Snip glanced behind him at the junior scenic; Nell, following his glance, saw Snip’s older cousin, Pete, lying in the whale-car, with a motorcycle paper in his hands. Pete wanted to be a Wall of Death rider one day but so far a push-bike was all he could run to. Still, he was saving up …
‘Pete don’t mind,’ Snip said. ‘Come on, Nell, or we’ll miss the beginning.’
‘I’ll come as soon as Joe gets back,’ Nell said. ‘I love a cowboy film, but I can’t let Joe down. He’s been gone an hour already, he’ll be back any minute I shouldn’t wonder. Tell you what, if we go to this matinee, why don’t you come back to our trailer afterwards? My Mum will make us supper and we can play cards when we’ve eaten, if they don’t need us here.’

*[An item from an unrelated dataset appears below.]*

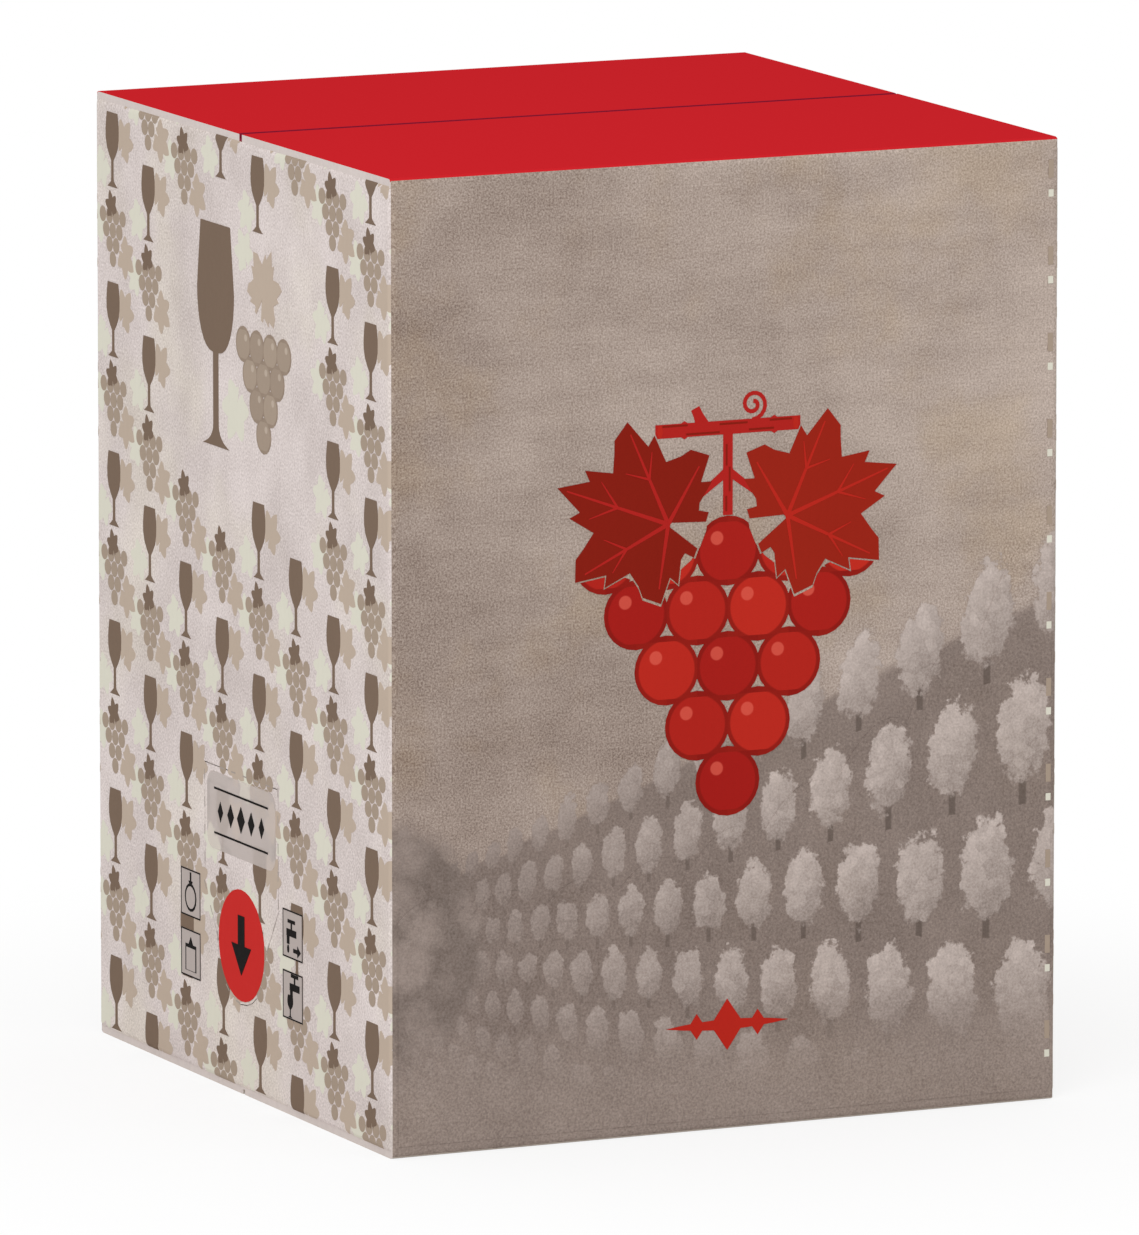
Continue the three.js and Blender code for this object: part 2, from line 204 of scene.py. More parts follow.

She felt grand, giving an invitation like that. All the grander, probably, because until quite recently she and Hester had lived once again in their little tent and worried about the coming winter. In previous years the three coldest months of the year had been miserable and Nell had felt very much the poor relation among the fair kids. Despite her resolve to take life as it came, she could not help remembering, with real wistfulness, how different life had once been. The lodge, the castle, the wonderful countryside, all hers! A roof over her head, a fire, warm clothes; her own Daddy, permanent friends, school. But it had all ended after she had been rescued from the cave, and since then she had done her best to accept it and stand by Hester through thick and thin. She was doing her best to forget that part of her life before the fair. She tried to behave as if the first seven years of her life had
been wiped out and, faced with a clean slate, she meant to follow her mother’s example and make a new life for herself. The move had not helped because at ten or so, you need a home, friends, family almost more than you need anything else.